● **Task details**
Identify the lines holding "bodies" and copy them.

● **Data excerpt**
::::
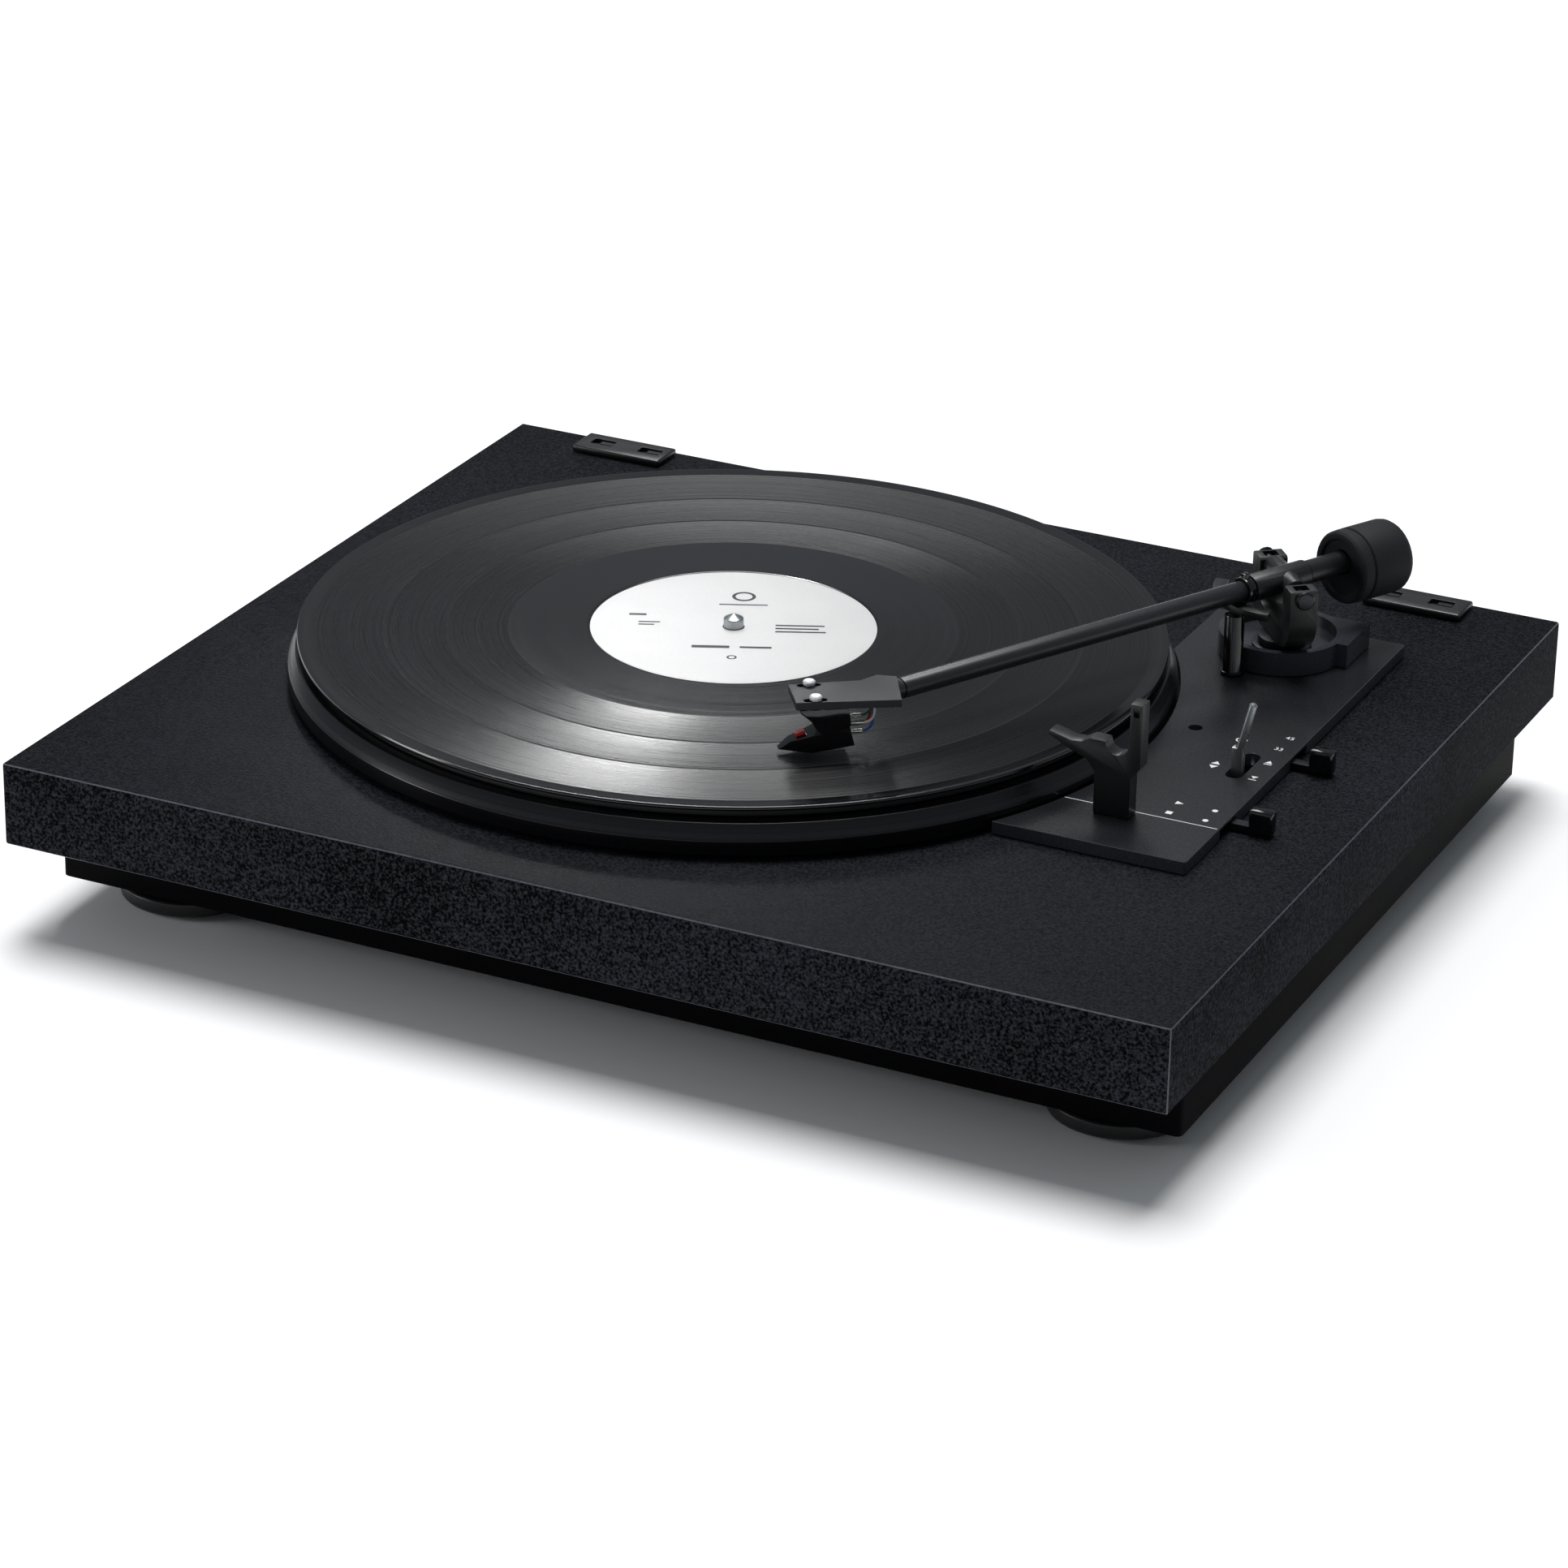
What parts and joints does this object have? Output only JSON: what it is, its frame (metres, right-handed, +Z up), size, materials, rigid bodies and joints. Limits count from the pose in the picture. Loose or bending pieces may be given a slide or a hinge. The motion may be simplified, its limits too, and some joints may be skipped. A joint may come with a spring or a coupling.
{
  "type": "turntable record player",
  "caption": "Belt-drive turntable: plinth on feet, turning platter with record, pivoted tonearm with counterweight and lift, start and speed switches.",
  "frame": {"origin": "centre of the bounding box, on the floor under the feet", "axes": "+X to the right along the long side, +Y to the rear, +Z up"},
  "size_m": [0.4212, 0.3646, 0.109],
  "materials": {
    "plinth": "satin charcoal lacquer over board",
    "black_plastic": "matte black moulding",
    "gloss_black": "gloss black moulding",
    "rubber": "black rubber",
    "anodised": "semi-gloss black anodised",
    "platter": "satin black coated casting",
    "vinyl": "pressed black vinyl with fine grooves",
    "label": "printed white paper",
    "steel": "bright turned steel",
    "bright": "polished",
    "brass": "turned brass",
    "board": "green circuit board",
    "arm_paint": "satin black paint on aluminium",
    "weight_coat": "matte black rubbery coat on a metal core"
  },
  "bodies": {
    "base": {"plinth": "plinth", "base_tray": "black_plastic", "foot_front_left": "black_plastic", "foot_front_right": "black_plastic", "foot_rear_left": "black_plastic", "foot_rear_right": "black_plastic", "pad_front_left": "rubber", "pad_front_right": "rubber", "pad_rear_left": "rubber", "pad_rear_right": "rubber", "control_plate": "anodised", "arm_base": "gloss_black", "arm_bush": "brass", "arm_rest": "black_plastic", "hinge_socket_left": "black_plastic", "hinge_socket_right": "black_plastic", "bearing_housing": "steel", "thrust_ball": "bright", "motor_can": "steel", "motor_plate": "steel", "drive_belt": "rubber", "speed_board": "board", "phono_board": "board", "rca_socket_left": "bright", "rca_socket_right": "bright", "ground_terminal": "steel", "power_inlet": "black_plastic", "lift_cylinder": "gloss_black"},
    "turning": {"spindle_shaft": "bright", "sub_platter": "black_plastic", "platter": "platter", "mat": "rubber", "record": "vinyl", "record_label": "label"},
    "pulley": {"motor_pulley": "brass"},
    "yoke": {"yoke": "black_plastic", "yoke_shaft": "steel", "pivot_screw_near": "steel", "pivot_screw_far": "steel"},
    "arm": {"arm_sleeve": "black_plastic", "arm_tube": "arm_paint", "arm_collar": "gloss_black", "headshell": "arm_paint", "cartridge_body": "gloss_black", "stylus_unit": "black_plastic", "stylus_tip": "steel", "head_screw_left": "steel", "head_screw_right": "steel"},
    "weight": {"counterweight": "weight_coat"},
    "lift_bar": {"lift_bar": "black_plastic"},
    "lift_lever": {"lift_lever": "steel"},
    "start_switch": {"start_lever": "steel", "start_knob": "gloss_black"},
    "speed_switch": {"speed_lever": "steel", "speed_knob": "gloss_black"}
  },
  "joints": [
    {"name": "platter_spin", "type": "hinge", "parent": "base", "child": "turning", "pos_m": [-0.0291, 0.0002, 0.0727], "axis": [0, 0, 1], "continuous": true},
    {"name": "pulley_spin", "type": "hinge", "parent": "base", "child": "pulley", "pos_m": [-0.12436, 0.0552, 0.0547], "axis": [0, 0, 1], "continuous": true},
    {"name": "tonearm_swing", "type": "hinge", "parent": "base", "child": "yoke", "pos_m": [0.1385, 0.0925, 0.0787], "axis": [0, 0, 1], "range_deg": [-16, 27.3]},
    {"name": "tonearm_lift", "type": "hinge", "parent": "yoke", "child": "arm", "pos_m": [0.1385, 0.0925, 0.0977], "axis": [-0.6428, 0.766, 0], "range_deg": [0, 3]},
    {"name": "counterweight_slide", "type": "slide", "parent": "arm", "child": "weight", "axis": [0.4586, 0.8886, 0], "range_m": [-0.003, 0.008]},
    {"name": "lift_bar_slide", "type": "slide", "parent": "base", "child": "lift_bar", "axis": [0, 0, 1], "range_m": [0, 0.00098]},
    {"name": "lift_lever_turn", "type": "hinge", "parent": "base", "child": "lift_lever", "pos_m": [0.1607, 0.001, 0.0537], "axis": [-1, 0, 0], "range_deg": [0, 36]},
    {"name": "start_stop_slide", "type": "slide", "parent": "base", "child": "start_switch", "axis": [0, 1, 0], "range_m": [-0.0086, 0]},
    {"name": "speed_slide", "type": "slide", "parent": "base", "child": "speed_switch", "axis": [0, 1, 0], "range_m": [0, 0.01]}
  ],
  "couplings": [
    {"joint": "pulley_spin", "follows": "platter_spin", "ratio": 10.333},
    {"joint": "lift_bar_slide", "follows": "tonearm_lift", "m_per_rad": 0.0185},
    {"joint": "lift_lever_turn", "follows": "tonearm_lift", "ratio": 12}
  ]
}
::::
● **Answer to this task**
What parts and joints does this object have? Output only JSON: what it is, its frame (metres, right-handed, +Z up), size, materials, rigid bodies and joints. Limits count from the pose in the picture. Loose or bending pieces may be given a slide or a hinge. The motion may be simplified, its limits too, and some joints may be skipped. A joint may come with a spring or a coupling.
  "bodies": {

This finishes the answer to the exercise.